Namun bersama tim Bajul Ijo itu pula awal karamnya karier sepak bola profesional dari pemain bertubuh mungil ini. Ia mendapat cedera lutut sampai akhir musim 2005.
"Kalau tidak salah saya dapat cedera saat lawan Persik Kediri. Total hanya sekitar 15 laga saja saya main di musim itu (baik Liga Indobesia, Copa Indonesia, dan Liga Champions Asia) sampai akhir musim," kata Edu memulai awal kisahnya kepada INDOSPORT.
Usai cedera itu, karier Edu perlahan-lahan mulai meredup. Sebab, meski sudah membaik, namun cederanya sering kumat, sehingga tempat inti yang sering menjadi langganannya mulai tergerus.
Kendati cedera sering kambuh, Edu sempat berseragam sejumlah klub lainnya seperti PSKPS Padang Sidempuan (2006), Periskabo Bogor (2007), Medan Jaya (2008-2009) dan akhirnya memilih gantung sepatu alias pensiun bersama klub yang telah membesarkan namanya PSMS Medan di tahun 2010.
"Tentu ada rasa trauma dari cedera itu. Sebab saya yang sebelumnya selalu menjadi inti, setelah dapat cedera itu harus puas jadi cadangan. Namun saya tidak dendam karena itu sudah menjadi resiko bagi seorang pemain sepak bola profesional," ucapnya.
Saat era-era keemasannya sebelum cedera, Edu sempat berseragam baju Tim Nasional (Timnas) senior Indonesia untuk sejumlah edisi, mulai dari Kualifikasi Olimpiade dan Tim Indonesia SEA Games 2001 dan 2003 (yang saat itu belum memakai format tim U-23).
Prestasi terbaiknya bersama Tim Garuda yakni meraih tempat keempat SEA Games 2001 usai kalah di perebutan medali perunggu atas Myanmar.
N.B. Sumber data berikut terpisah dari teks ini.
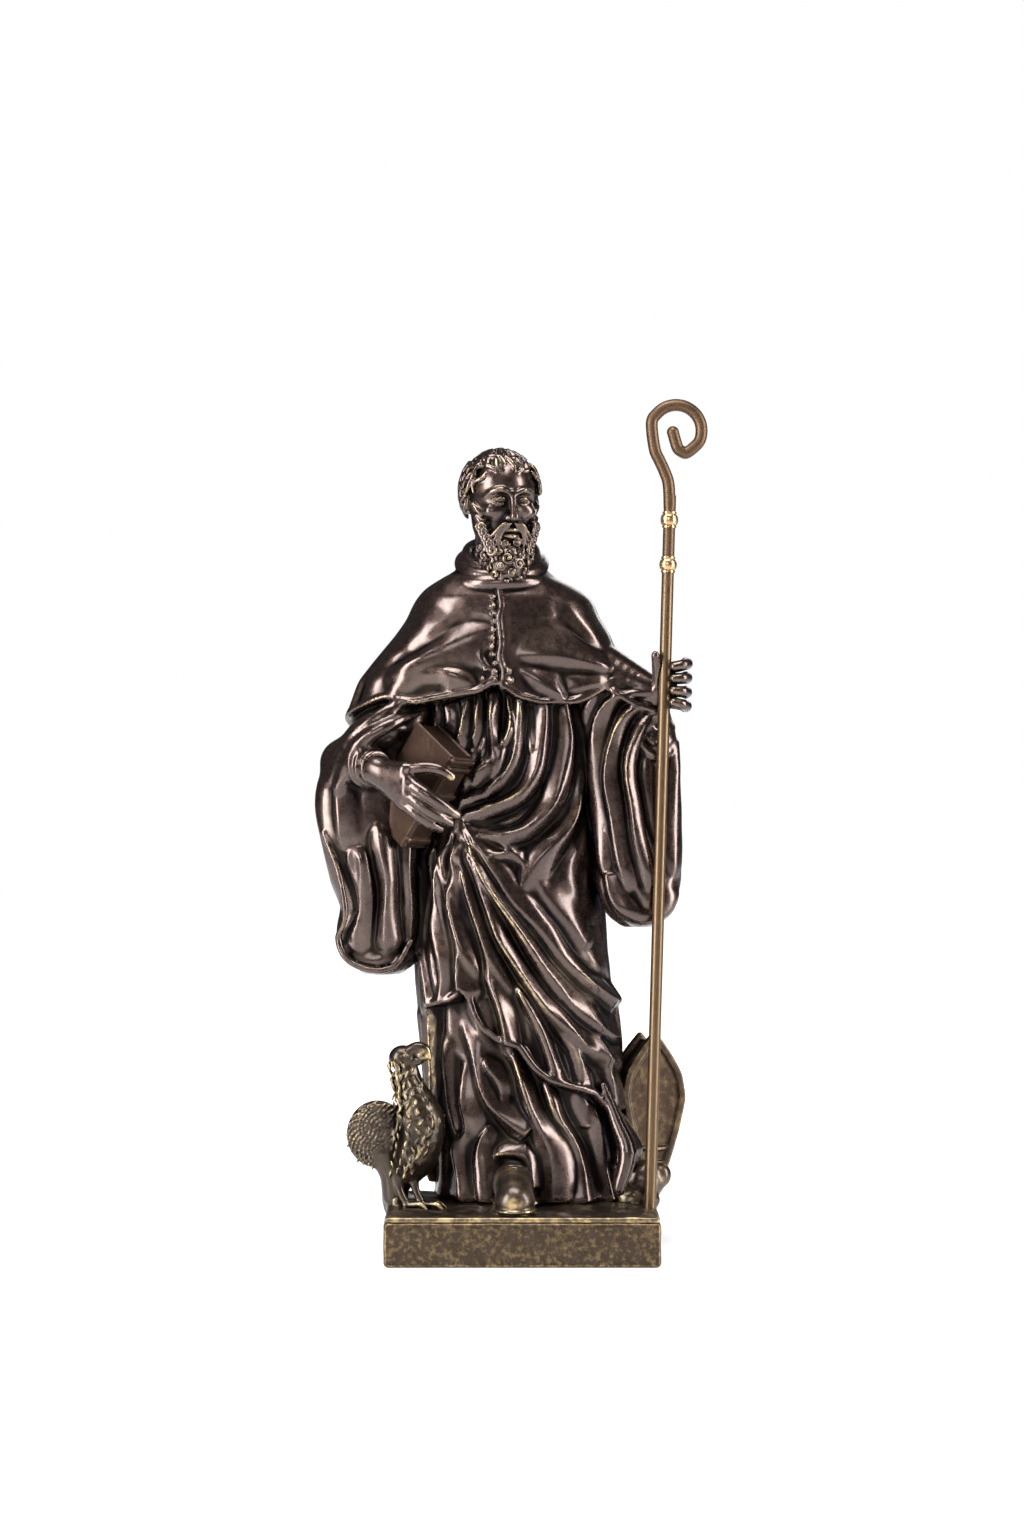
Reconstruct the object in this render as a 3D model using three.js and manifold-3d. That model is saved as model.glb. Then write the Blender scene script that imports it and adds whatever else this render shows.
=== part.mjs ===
// A small bronze statue of a bearded monk in cowl and hooded cape, on a plinth.
// One hand holds a book to the hip, the other a crosier of brass rod.
// A raven stands at the figure's right foot, a mitre leans behind the other.
// Millimetres, +Z up, the front faces -Y. The origin is the middle of the plinth's underside.
import * as THREE from "three";
import { mergeVertices } from "three/addons/utils/BufferGeometryUtils.js";
import Module from "manifold-3d";

const wasm = await Module();
wasm.setup();

// Driving dimensions
const PLINTH_WIDTH = 90;
const PLINTH_DEPTH = 68;
const PLINTH_HEIGHT = 14.5;
const PLINTH_BEVEL = 0.7;
const GROUND_HEIGHT = 1.6;
const GROUND_INSET = 0.8;
const FIGURE_HEIGHT = 251;
const STAFF_DIAMETER = 4;
const STAFF_LENGTH = 228;
const STAFF_LEAN = 1.62;
const STAFF_SOCKET = 0.8;
const CROOK_RADIUS = 8.4;
const CROOK_TIP_RADIUS = 3.2;
const CROOK_NECK = 28;
const KNOP_DIAMETER = 5.8;
const KNOP_HEIGHT = 5.2;
const KNOP_SPACING = 14.8;
const GAP = 0.3;

// The figure is drawn at 251 mm from the ground up, with the ground at height 16.4 of its drawing
const DRAWN_HEIGHT = 251;
const DRAWN_GROUND = 16.4;
const SCALE = FIGURE_HEIGHT / DRAWN_HEIGHT;
const GROUND_TOP = PLINTH_HEIGHT + GAP + GROUND_HEIGHT;
const STAFF_FOOT = [42.2, -10];

const vec = (x, y, z) => new THREE.Vector3(x, y, z);
const radians = THREE.MathUtils.degToRad;
const mix = THREE.MathUtils.lerp;
const wave = (turns) => Math.sin(turns * Math.PI * 2);

// Booleans
function solid(geometry) {
  const bare = geometry.index ? geometry.toNonIndexed() : geometry.clone();
  bare.deleteAttribute("normal");
  bare.deleteAttribute("uv");
  const merged = mergeVertices(bare, 1e-4);
  const vertProperties = merged.attributes.position.array;
  const triVerts = new Uint32Array(merged.index.array);
  return new wasm.Manifold(new wasm.Mesh({ numProp: 3, vertProperties, triVerts }));
}

function joined(solids) {
  let layer = solids;
  while (layer.length > 1) {
    const next = [];
    for (let i = 0; i < layer.length; i += 2) {
      next.push(i + 1 < layer.length ? layer[i].add(layer[i + 1]) : layer[i]);
    }
    layer = next;
  }
  return layer[0];
}

function geometryOf(body) {
  const { vertProperties, triVerts } = body.getMesh();
  const geometry = new THREE.BufferGeometry();
  geometry.setAttribute("position", new THREE.BufferAttribute(vertProperties, 3));
  geometry.setIndex(new THREE.BufferAttribute(triVerts, 1));
  return geometry;
}

// A closed skin of rings: at(turn, share, column, row) gives the points,
// and the end rings close on their middles
function skin(sides, rows, at) {
  const profile = [new THREE.Vector2(0, 0)];
  for (let row = 0; row <= rows; row++) profile.push(new THREE.Vector2(1, row));
  profile.push(new THREE.Vector2(0, rows));
  const geometry = new THREE.LatheGeometry(profile, sides);
  const place = geometry.attributes.position;
  const step = (Math.PI * 2) / sides;
  const ring = (column, row) => at(column * step, row / rows, column, row);
  for (let i = 0; i < place.count; i++) {
    const row = Math.round(place.getY(i));
    const onAxis = Math.hypot(place.getX(i), place.getZ(i)) < 0.5;
    const column = (Math.round(Math.atan2(place.getX(i), place.getZ(i)) / step) + sides) % sides;
    let point = onAxis ? vec(0, 0, 0) : ring(column, row);
    if (onAxis) for (let s = 0; s < sides; s++) point.addScaledVector(ring(s, row), 1 / sides);
    place.setXYZ(i, point.x, point.y, point.z);
  }
  return solid(geometry);
}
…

Sementara di SEA Games 2003 hanya mampu sampai di penyisihan grup.
Usai pensiun, Edu masih sempat berkecimpung di dunia si kulit bundar. Sempat mengambil lisensi kepelatihan C Nasional 2012 silam, Edu sempat menjadi staf pelatih di tim lokal Medan, PS. Kwarta, dengan mengantarkan tim tersebut menjadi juara liga amatir 2013 dan berhak promosi ke Divisi Utama (saat ini Liga 2) 2014.
Di tahun promosi tersebut, bersama Slamet Riyadi yang menjadi pelatih kepala, PS. Kwarta harus kembali degradasi dan sampai saat ini masih berkutat di kompetisi kasta ketiga tersebut.
Namun setelah itu, pria yang saat ini berstatus wiraswasta ini tidak terlalu aktif di dunia sepak bola. Ia hanya sesekali main dalam event-event turnamen bertajuk old crack.
"Sebagai mantan yang pernah bermain di PSMS, saya tentunya berharap tahun ini PSMS bisa meraih tiket promosi ke Liga 1 setelah musim lalu gagal lolos. Kita doakan bersama-sama cita-cita itu dapat tercapai," pungkasnya.